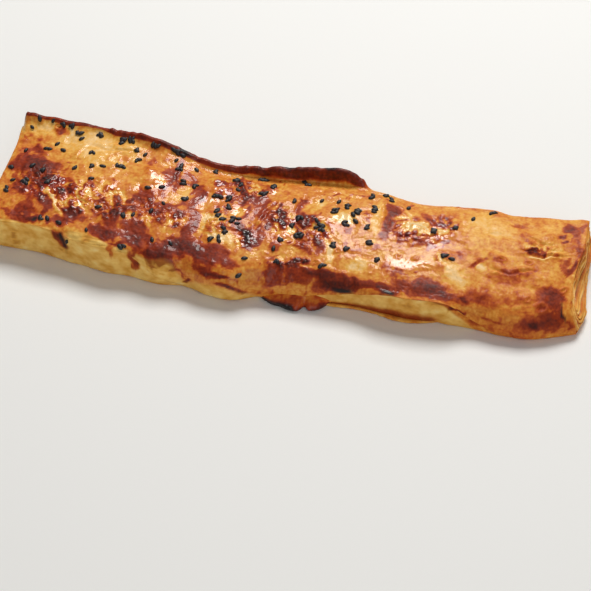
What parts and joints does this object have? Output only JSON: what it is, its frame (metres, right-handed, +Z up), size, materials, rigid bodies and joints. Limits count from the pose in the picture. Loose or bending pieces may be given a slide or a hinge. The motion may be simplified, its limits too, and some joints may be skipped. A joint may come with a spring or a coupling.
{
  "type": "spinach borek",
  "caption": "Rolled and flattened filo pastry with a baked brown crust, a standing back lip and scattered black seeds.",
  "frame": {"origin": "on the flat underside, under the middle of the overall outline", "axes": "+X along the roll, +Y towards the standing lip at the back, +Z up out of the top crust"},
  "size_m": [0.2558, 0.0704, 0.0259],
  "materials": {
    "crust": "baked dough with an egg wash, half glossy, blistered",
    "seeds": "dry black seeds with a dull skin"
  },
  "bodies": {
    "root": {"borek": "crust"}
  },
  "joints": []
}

**What you have to do**
Write the entire listing out again, word for word.

**Result for this exercise**
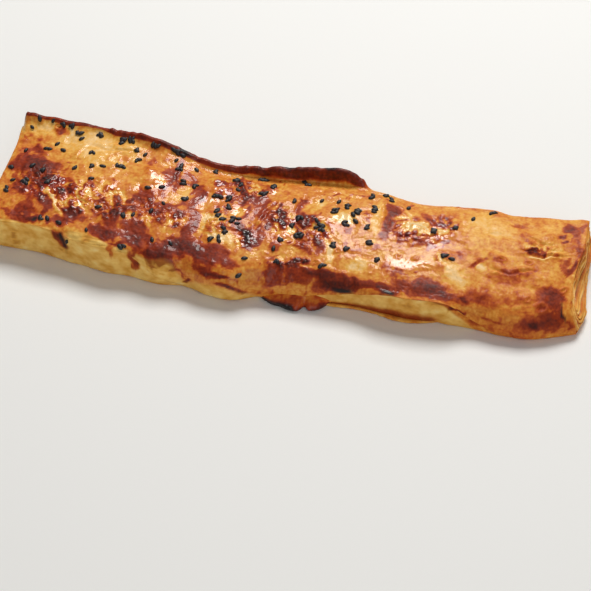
What parts and joints does this object have? Output only JSON: what it is, its frame (metres, right-handed, +Z up), size, materials, rigid bodies and joints. Limits count from the pose in the picture. Loose or bending pieces may be given a slide or a hinge. The motion may be simplified, its limits too, and some joints may be skipped. A joint may come with a spring or a coupling.
{
  "type": "spinach borek",
  "caption": "Rolled and flattened filo pastry with a baked brown crust, a standing back lip and scattered black seeds.",
  "frame": {"origin": "on the flat underside, under the middle of the overall outline", "axes": "+X along the roll, +Y towards the standing lip at the back, +Z up out of the top crust"},
  "size_m": [0.2558, 0.0704, 0.0259],
  "materials": {
    "crust": "baked dough with an egg wash, half glossy, blistered",
    "seeds": "dry black seeds with a dull skin"
  },
  "bodies": {
    "root": {"borek": "crust"}
  },
  "joints": []
}